● **Raw data**
══════════
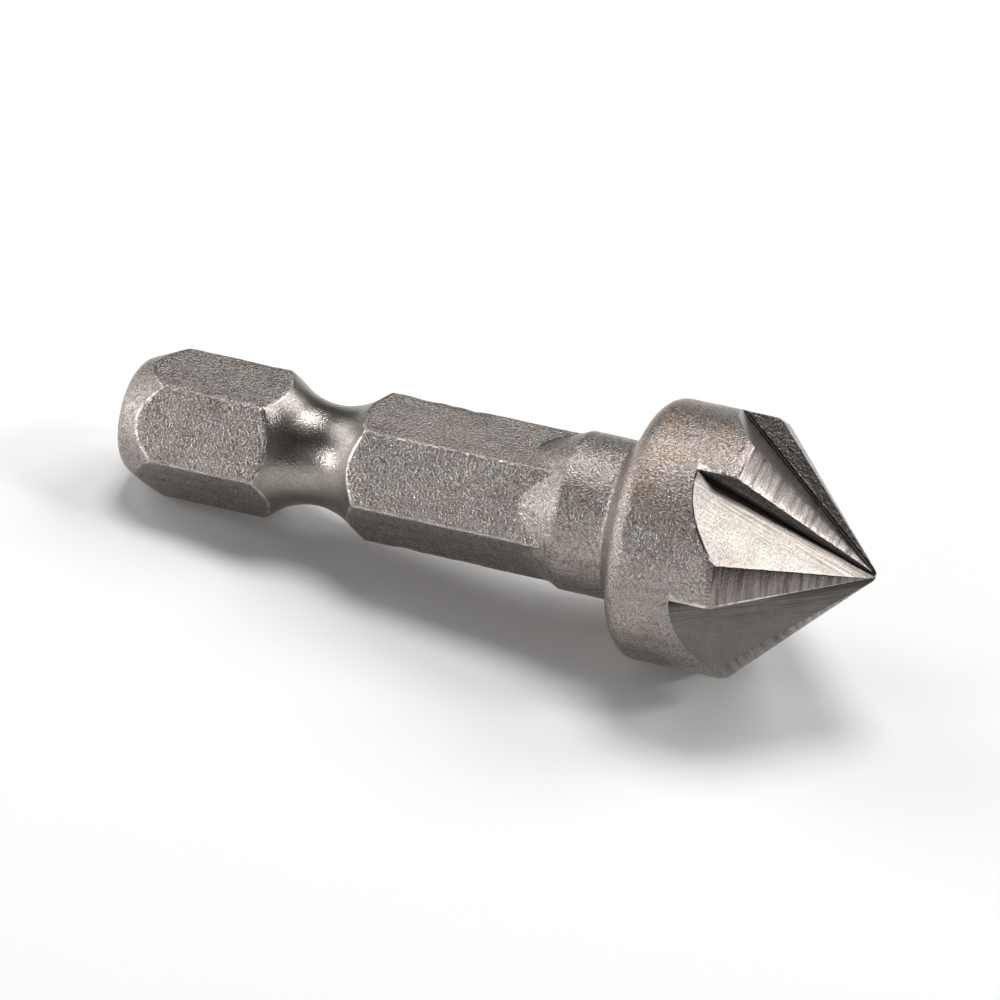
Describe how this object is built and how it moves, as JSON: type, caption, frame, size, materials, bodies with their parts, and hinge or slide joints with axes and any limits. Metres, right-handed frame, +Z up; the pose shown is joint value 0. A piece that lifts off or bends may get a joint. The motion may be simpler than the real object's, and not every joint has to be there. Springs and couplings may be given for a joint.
{
  "type": "countersink bit",
  "caption": "One-piece steel countersink bit: a fluted 90 degree cutting cone on a hexagonal quick-change shank with a detent groove.",
  "frame": {"origin": "centre of the bounding box's underside, on the surface the bit rests on", "axes": "+Z up, +X level, from the shank end towards the cutting tip. The bit's own axis climbs 6.99 degrees towards the tip, because it rests on one shank flat and the shoulder of its head"},
  "size_m": [0.0378, 0.0126, 0.0131],
  "materials": {
    "steel": "dull fine-grained forged and blasted steel on shank and head, bright ground flutes and cone, brown heat tint on the head"
  },
  "bodies": {
    "root": {"countersink_bit": "steel"}
  },
  "joints": []
}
══════════
● **Directions for this task**
Set every line of the listing down word for word.

● **Solution**
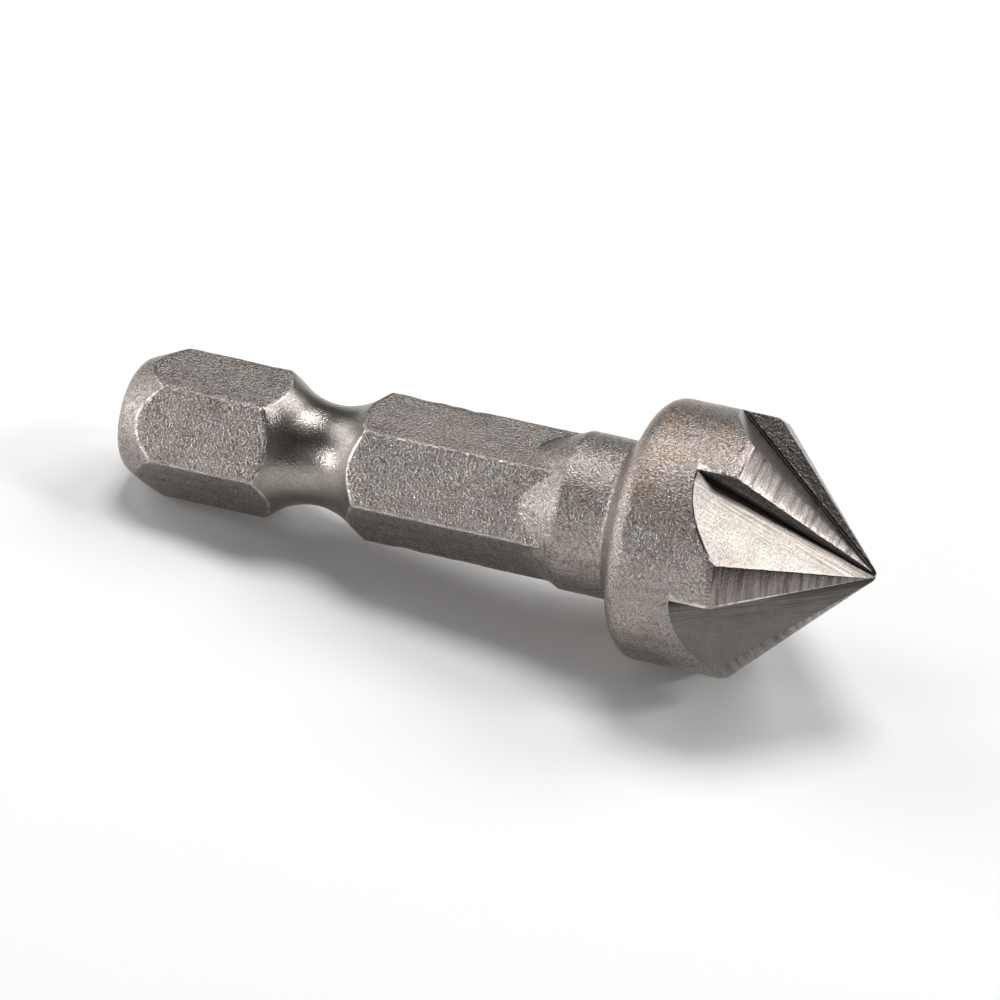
Describe how this object is built and how it moves, as JSON: type, caption, frame, size, materials, bodies with their parts, and hinge or slide joints with axes and any limits. Metres, right-handed frame, +Z up; the pose shown is joint value 0. A piece that lifts off or bends may get a joint. The motion may be simpler than the real object's, and not every joint has to be there. Springs and couplings may be given for a joint.
{
  "type": "countersink bit",
  "caption": "One-piece steel countersink bit: a fluted 90 degree cutting cone on a hexagonal quick-change shank with a detent groove.",
  "frame": {"origin": "centre of the bounding box's underside, on the surface the bit rests on", "axes": "+Z up, +X level, from the shank end towards the cutting tip. The bit's own axis climbs 6.99 degrees towards the tip, because it rests on one shank flat and the shoulder of its head"},
  "size_m": [0.0378, 0.0126, 0.0131],
  "materials": {
    "steel": "dull fine-grained forged and blasted steel on shank and head, bright ground flutes and cone, brown heat tint on the head"
  },
  "bodies": {
    "root": {"countersink_bit": "steel"}
  },
  "joints": []
}